§ INFORMATION SHOWN:
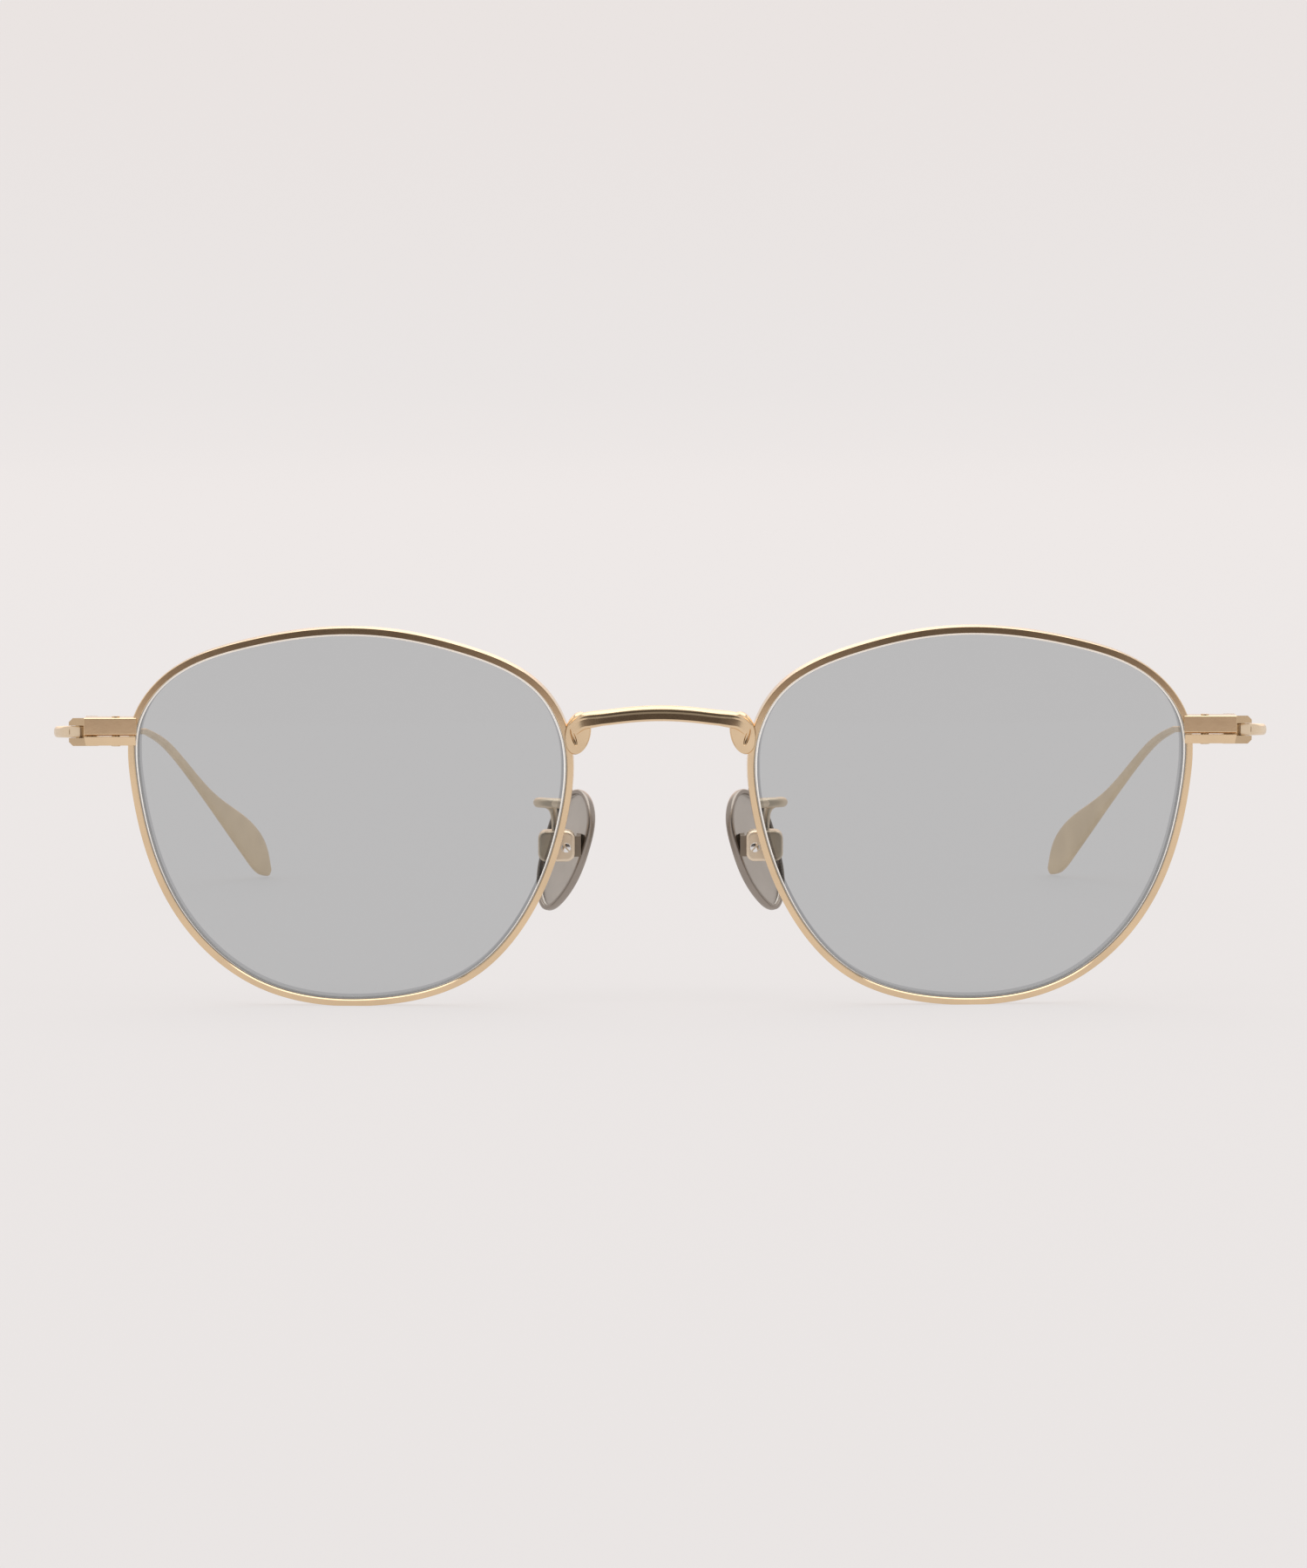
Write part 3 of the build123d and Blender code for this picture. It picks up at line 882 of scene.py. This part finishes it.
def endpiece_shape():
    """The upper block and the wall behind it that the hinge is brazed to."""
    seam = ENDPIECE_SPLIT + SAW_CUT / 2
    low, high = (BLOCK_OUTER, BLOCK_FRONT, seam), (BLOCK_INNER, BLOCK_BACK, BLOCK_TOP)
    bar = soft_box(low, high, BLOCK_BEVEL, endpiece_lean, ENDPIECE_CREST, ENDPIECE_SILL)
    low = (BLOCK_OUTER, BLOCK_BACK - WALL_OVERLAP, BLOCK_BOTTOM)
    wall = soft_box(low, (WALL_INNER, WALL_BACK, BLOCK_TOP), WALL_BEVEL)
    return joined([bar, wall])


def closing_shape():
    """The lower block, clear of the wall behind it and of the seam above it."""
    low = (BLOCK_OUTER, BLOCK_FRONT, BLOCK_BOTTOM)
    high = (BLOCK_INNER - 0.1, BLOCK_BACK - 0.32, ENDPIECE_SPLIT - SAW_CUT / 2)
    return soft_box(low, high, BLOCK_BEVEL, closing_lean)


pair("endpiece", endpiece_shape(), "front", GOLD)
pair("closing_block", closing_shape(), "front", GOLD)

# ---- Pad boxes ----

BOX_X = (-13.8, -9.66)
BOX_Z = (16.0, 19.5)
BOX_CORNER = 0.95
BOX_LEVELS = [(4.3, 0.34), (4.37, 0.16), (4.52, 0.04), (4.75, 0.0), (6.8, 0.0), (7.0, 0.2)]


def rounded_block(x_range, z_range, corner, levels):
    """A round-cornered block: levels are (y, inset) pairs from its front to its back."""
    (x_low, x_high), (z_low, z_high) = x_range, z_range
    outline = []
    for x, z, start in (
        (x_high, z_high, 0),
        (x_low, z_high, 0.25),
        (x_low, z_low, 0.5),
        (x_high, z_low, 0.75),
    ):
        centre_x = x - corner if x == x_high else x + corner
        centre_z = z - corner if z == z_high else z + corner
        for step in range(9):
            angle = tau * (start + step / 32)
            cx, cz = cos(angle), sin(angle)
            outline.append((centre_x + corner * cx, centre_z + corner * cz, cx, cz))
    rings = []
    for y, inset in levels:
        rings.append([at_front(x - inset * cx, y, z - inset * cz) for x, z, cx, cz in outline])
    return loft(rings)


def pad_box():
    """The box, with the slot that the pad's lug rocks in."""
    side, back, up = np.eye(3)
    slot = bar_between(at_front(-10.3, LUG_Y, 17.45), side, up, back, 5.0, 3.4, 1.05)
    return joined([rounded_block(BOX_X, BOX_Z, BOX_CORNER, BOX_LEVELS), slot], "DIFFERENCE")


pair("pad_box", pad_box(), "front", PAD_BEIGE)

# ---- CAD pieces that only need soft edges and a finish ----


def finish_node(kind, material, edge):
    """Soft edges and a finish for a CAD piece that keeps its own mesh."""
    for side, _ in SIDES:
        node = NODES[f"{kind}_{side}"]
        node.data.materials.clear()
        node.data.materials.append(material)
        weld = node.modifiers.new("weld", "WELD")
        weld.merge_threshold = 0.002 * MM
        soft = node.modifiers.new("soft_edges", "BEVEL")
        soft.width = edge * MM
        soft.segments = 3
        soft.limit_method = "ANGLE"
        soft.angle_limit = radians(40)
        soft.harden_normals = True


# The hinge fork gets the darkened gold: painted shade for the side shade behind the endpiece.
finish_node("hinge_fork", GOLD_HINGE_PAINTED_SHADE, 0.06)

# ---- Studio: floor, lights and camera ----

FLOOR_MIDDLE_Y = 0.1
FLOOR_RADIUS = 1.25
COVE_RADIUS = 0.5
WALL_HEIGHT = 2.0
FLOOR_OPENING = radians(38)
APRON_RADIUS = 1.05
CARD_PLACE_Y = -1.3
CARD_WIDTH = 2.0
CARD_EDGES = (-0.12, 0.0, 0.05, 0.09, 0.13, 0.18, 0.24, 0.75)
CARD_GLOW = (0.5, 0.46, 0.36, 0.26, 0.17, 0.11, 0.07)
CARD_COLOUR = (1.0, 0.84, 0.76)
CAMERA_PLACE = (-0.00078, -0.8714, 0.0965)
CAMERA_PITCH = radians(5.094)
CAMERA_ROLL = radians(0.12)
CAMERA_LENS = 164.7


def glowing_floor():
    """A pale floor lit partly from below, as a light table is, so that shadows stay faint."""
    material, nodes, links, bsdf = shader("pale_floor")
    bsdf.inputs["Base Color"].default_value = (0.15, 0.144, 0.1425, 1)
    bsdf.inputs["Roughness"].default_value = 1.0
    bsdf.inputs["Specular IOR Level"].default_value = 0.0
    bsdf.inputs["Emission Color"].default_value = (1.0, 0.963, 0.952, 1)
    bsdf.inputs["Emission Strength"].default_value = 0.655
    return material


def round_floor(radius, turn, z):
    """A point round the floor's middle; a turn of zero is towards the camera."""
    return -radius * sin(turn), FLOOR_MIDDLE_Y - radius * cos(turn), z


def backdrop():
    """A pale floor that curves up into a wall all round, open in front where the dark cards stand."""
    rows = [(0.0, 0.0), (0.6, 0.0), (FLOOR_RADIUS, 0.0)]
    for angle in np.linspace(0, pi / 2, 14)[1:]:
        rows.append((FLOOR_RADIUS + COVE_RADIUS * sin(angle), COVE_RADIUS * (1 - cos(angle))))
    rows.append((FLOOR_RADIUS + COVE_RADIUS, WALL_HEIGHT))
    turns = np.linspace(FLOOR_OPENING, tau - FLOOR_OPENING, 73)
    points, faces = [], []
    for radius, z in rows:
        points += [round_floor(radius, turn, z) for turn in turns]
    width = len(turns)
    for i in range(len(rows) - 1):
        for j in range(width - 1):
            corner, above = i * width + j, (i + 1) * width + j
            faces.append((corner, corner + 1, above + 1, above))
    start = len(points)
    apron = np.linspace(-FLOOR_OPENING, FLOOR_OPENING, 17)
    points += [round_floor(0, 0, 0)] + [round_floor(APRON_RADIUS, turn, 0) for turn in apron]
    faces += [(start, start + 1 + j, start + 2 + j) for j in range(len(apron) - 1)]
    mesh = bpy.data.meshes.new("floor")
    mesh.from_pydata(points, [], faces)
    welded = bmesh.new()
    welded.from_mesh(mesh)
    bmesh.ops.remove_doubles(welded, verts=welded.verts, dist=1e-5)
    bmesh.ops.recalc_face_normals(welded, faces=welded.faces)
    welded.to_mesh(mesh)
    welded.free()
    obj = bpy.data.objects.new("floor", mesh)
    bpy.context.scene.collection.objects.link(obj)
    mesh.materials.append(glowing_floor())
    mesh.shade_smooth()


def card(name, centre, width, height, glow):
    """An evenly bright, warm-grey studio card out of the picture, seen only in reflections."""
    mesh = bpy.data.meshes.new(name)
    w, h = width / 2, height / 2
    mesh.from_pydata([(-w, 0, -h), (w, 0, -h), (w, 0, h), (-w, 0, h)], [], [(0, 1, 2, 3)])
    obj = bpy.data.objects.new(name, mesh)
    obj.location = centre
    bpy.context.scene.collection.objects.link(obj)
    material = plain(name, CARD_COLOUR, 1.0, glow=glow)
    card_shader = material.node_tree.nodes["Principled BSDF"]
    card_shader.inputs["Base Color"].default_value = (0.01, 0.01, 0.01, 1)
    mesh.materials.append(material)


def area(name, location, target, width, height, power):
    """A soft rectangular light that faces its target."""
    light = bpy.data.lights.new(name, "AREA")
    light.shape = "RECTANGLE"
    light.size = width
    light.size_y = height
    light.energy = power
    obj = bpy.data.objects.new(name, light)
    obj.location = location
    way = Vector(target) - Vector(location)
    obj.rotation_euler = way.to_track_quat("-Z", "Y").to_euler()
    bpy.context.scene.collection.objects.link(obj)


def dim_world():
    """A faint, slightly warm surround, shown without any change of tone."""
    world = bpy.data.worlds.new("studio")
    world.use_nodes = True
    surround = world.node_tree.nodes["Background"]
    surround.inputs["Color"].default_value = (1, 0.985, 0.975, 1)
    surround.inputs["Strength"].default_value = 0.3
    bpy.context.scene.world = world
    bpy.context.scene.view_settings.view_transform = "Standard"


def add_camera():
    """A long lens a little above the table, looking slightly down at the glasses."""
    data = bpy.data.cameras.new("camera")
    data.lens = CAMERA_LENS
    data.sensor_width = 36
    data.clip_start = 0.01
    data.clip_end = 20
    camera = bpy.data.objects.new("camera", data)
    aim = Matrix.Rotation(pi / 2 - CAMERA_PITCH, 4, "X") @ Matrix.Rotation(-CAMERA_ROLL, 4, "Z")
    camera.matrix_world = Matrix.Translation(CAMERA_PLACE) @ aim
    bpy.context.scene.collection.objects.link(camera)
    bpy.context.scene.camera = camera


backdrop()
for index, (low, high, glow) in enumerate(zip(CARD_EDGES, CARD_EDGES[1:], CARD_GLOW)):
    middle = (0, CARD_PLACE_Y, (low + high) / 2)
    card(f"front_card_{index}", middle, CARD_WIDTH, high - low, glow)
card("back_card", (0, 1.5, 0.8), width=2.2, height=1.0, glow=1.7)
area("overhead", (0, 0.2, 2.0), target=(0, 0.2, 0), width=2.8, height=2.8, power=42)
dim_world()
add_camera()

§ INSTRUCTIONS FOR THE TASK: Pick out the lines that include the word "scene" and write them out.

§ TASK RESPONSE:
Write part 3 of the build123d and Blender code for this picture. It picks up at line 882 of scene.py. This part finishes it.
    bpy.context.scene.collection.objects.link(obj)
    bpy.context.scene.collection.objects.link(obj)
    bpy.context.scene.collection.objects.link(obj)
    bpy.context.scene.world = world
    bpy.context.scene.view_settings.view_transform = "Standard"
    bpy.context.scene.collection.objects.link(camera)
    bpy.context.scene.camera = camera